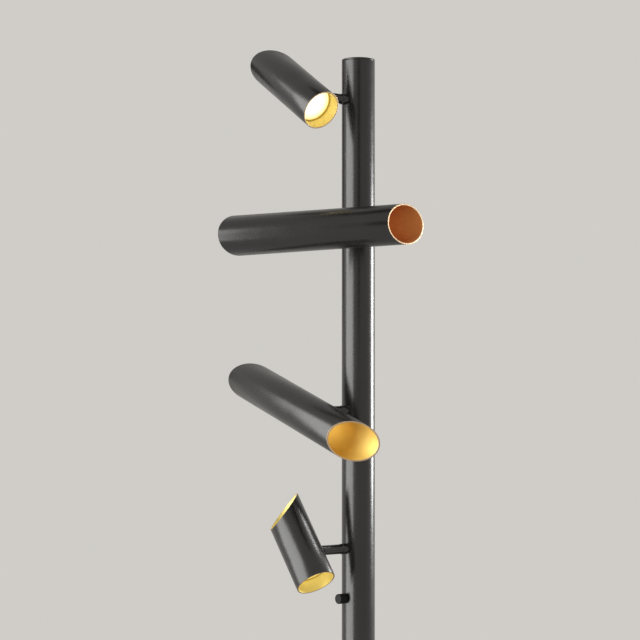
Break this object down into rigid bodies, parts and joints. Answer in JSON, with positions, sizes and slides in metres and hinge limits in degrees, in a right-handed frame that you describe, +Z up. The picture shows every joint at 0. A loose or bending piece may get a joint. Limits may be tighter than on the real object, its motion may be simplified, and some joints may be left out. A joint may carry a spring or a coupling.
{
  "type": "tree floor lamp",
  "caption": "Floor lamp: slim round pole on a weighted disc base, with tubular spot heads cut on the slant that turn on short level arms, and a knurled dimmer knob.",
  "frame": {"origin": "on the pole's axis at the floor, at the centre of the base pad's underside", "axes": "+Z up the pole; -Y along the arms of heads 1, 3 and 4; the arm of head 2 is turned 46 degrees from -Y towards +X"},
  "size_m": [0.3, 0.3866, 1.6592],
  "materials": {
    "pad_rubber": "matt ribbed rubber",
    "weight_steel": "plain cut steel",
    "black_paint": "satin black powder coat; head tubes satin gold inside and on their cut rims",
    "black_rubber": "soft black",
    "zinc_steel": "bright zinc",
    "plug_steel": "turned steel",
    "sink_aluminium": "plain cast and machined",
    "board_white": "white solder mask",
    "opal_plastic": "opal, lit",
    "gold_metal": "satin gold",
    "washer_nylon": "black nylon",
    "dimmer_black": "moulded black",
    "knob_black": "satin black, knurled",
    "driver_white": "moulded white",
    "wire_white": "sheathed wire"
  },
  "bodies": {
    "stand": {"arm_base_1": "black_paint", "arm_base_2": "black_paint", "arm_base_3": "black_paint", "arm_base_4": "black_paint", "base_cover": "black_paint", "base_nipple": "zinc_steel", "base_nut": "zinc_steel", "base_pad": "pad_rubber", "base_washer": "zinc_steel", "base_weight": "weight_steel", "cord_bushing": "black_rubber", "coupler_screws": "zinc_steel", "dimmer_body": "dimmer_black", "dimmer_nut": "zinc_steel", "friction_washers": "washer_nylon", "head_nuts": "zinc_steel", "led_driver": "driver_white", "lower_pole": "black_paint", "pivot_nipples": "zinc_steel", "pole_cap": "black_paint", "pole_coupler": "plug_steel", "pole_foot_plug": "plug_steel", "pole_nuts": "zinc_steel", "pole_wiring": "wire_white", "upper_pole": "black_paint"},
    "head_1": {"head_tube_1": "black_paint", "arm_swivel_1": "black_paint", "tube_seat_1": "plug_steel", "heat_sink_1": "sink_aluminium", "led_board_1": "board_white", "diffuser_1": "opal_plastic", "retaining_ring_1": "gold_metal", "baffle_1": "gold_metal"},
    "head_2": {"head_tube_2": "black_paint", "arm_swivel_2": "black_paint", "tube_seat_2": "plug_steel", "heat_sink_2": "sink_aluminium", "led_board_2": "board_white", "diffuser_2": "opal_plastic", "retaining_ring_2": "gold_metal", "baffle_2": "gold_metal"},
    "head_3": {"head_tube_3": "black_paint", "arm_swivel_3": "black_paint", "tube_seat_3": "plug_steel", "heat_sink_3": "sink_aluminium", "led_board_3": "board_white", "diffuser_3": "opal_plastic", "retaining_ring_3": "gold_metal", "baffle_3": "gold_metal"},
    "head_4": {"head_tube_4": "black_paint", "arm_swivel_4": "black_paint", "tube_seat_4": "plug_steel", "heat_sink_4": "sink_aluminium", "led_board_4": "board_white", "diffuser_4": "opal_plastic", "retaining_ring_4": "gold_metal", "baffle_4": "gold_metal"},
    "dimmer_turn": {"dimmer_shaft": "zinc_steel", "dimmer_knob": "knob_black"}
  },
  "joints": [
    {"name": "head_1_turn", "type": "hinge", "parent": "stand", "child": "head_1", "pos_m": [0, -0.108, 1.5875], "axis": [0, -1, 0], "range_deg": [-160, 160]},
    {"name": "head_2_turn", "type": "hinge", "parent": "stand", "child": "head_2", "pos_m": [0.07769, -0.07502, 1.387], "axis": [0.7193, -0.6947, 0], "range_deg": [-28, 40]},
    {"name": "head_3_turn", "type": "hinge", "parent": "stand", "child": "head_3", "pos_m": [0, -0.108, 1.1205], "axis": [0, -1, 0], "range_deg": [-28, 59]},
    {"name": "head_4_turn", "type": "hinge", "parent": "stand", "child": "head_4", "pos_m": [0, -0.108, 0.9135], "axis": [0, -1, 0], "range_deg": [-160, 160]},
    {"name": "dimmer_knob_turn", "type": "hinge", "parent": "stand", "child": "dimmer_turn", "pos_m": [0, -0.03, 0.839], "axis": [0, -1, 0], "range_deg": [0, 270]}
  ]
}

◆ **Instructions for the task**: All of the data shown above must be copied exactly.

◆ **Exercise solution**:
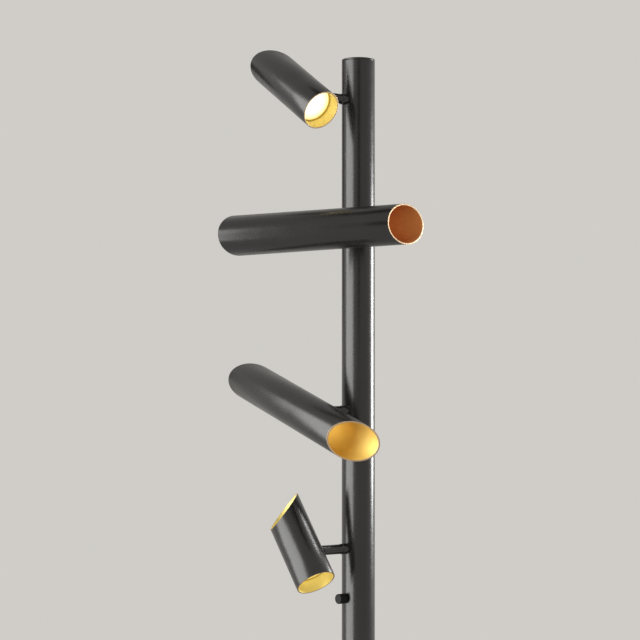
Break this object down into rigid bodies, parts and joints. Answer in JSON, with positions, sizes and slides in metres and hinge limits in degrees, in a right-handed frame that you describe, +Z up. The picture shows every joint at 0. A loose or bending piece may get a joint. Limits may be tighter than on the real object, its motion may be simplified, and some joints may be left out. A joint may carry a spring or a coupling.
{
  "type": "tree floor lamp",
  "caption": "Floor lamp: slim round pole on a weighted disc base, with tubular spot heads cut on the slant that turn on short level arms, and a knurled dimmer knob.",
  "frame": {"origin": "on the pole's axis at the floor, at the centre of the base pad's underside", "axes": "+Z up the pole; -Y along the arms of heads 1, 3 and 4; the arm of head 2 is turned 46 degrees from -Y towards +X"},
  "size_m": [0.3, 0.3866, 1.6592],
  "materials": {
    "pad_rubber": "matt ribbed rubber",
    "weight_steel": "plain cut steel",
    "black_paint": "satin black powder coat; head tubes satin gold inside and on their cut rims",
    "black_rubber": "soft black",
    "zinc_steel": "bright zinc",
    "plug_steel": "turned steel",
    "sink_aluminium": "plain cast and machined",
    "board_white": "white solder mask",
    "opal_plastic": "opal, lit",
    "gold_metal": "satin gold",
    "washer_nylon": "black nylon",
    "dimmer_black": "moulded black",
    "knob_black": "satin black, knurled",
    "driver_white": "moulded white",
    "wire_white": "sheathed wire"
  },
  "bodies": {
    "stand": {"arm_base_1": "black_paint", "arm_base_2": "black_paint", "arm_base_3": "black_paint", "arm_base_4": "black_paint", "base_cover": "black_paint", "base_nipple": "zinc_steel", "base_nut": "zinc_steel", "base_pad": "pad_rubber", "base_washer": "zinc_steel", "base_weight": "weight_steel", "cord_bushing": "black_rubber", "coupler_screws": "zinc_steel", "dimmer_body": "dimmer_black", "dimmer_nut": "zinc_steel", "friction_washers": "washer_nylon", "head_nuts": "zinc_steel", "led_driver": "driver_white", "lower_pole": "black_paint", "pivot_nipples": "zinc_steel", "pole_cap": "black_paint", "pole_coupler": "plug_steel", "pole_foot_plug": "plug_steel", "pole_nuts": "zinc_steel", "pole_wiring": "wire_white", "upper_pole": "black_paint"},
    "head_1": {"head_tube_1": "black_paint", "arm_swivel_1": "black_paint", "tube_seat_1": "plug_steel", "heat_sink_1": "sink_aluminium", "led_board_1": "board_white", "diffuser_1": "opal_plastic", "retaining_ring_1": "gold_metal", "baffle_1": "gold_metal"},
    "head_2": {"head_tube_2": "black_paint", "arm_swivel_2": "black_paint", "tube_seat_2": "plug_steel", "heat_sink_2": "sink_aluminium", "led_board_2": "board_white", "diffuser_2": "opal_plastic", "retaining_ring_2": "gold_metal", "baffle_2": "gold_metal"},
    "head_3": {"head_tube_3": "black_paint", "arm_swivel_3": "black_paint", "tube_seat_3": "plug_steel", "heat_sink_3": "sink_aluminium", "led_board_3": "board_white", "diffuser_3": "opal_plastic", "retaining_ring_3": "gold_metal", "baffle_3": "gold_metal"},
    "head_4": {"head_tube_4": "black_paint", "arm_swivel_4": "black_paint", "tube_seat_4": "plug_steel", "heat_sink_4": "sink_aluminium", "led_board_4": "board_white", "diffuser_4": "opal_plastic", "retaining_ring_4": "gold_metal", "baffle_4": "gold_metal"},
    "dimmer_turn": {"dimmer_shaft": "zinc_steel", "dimmer_knob": "knob_black"}
  },
  "joints": [
    {"name": "head_1_turn", "type": "hinge", "parent": "stand", "child": "head_1", "pos_m": [0, -0.108, 1.5875], "axis": [0, -1, 0], "range_deg": [-160, 160]},
    {"name": "head_2_turn", "type": "hinge", "parent": "stand", "child": "head_2", "pos_m": [0.07769, -0.07502, 1.387], "axis": [0.7193, -0.6947, 0], "range_deg": [-28, 40]},
    {"name": "head_3_turn", "type": "hinge", "parent": "stand", "child": "head_3", "pos_m": [0, -0.108, 1.1205], "axis": [0, -1, 0], "range_deg": [-28, 59]},
    {"name": "head_4_turn", "type": "hinge", "parent": "stand", "child": "head_4", "pos_m": [0, -0.108, 0.9135], "axis": [0, -1, 0], "range_deg": [-160, 160]},
    {"name": "dimmer_knob_turn", "type": "hinge", "parent": "stand", "child": "dimmer_turn", "pos_m": [0, -0.03, 0.839], "axis": [0, -1, 0], "range_deg": [0, 270]}
  ]
}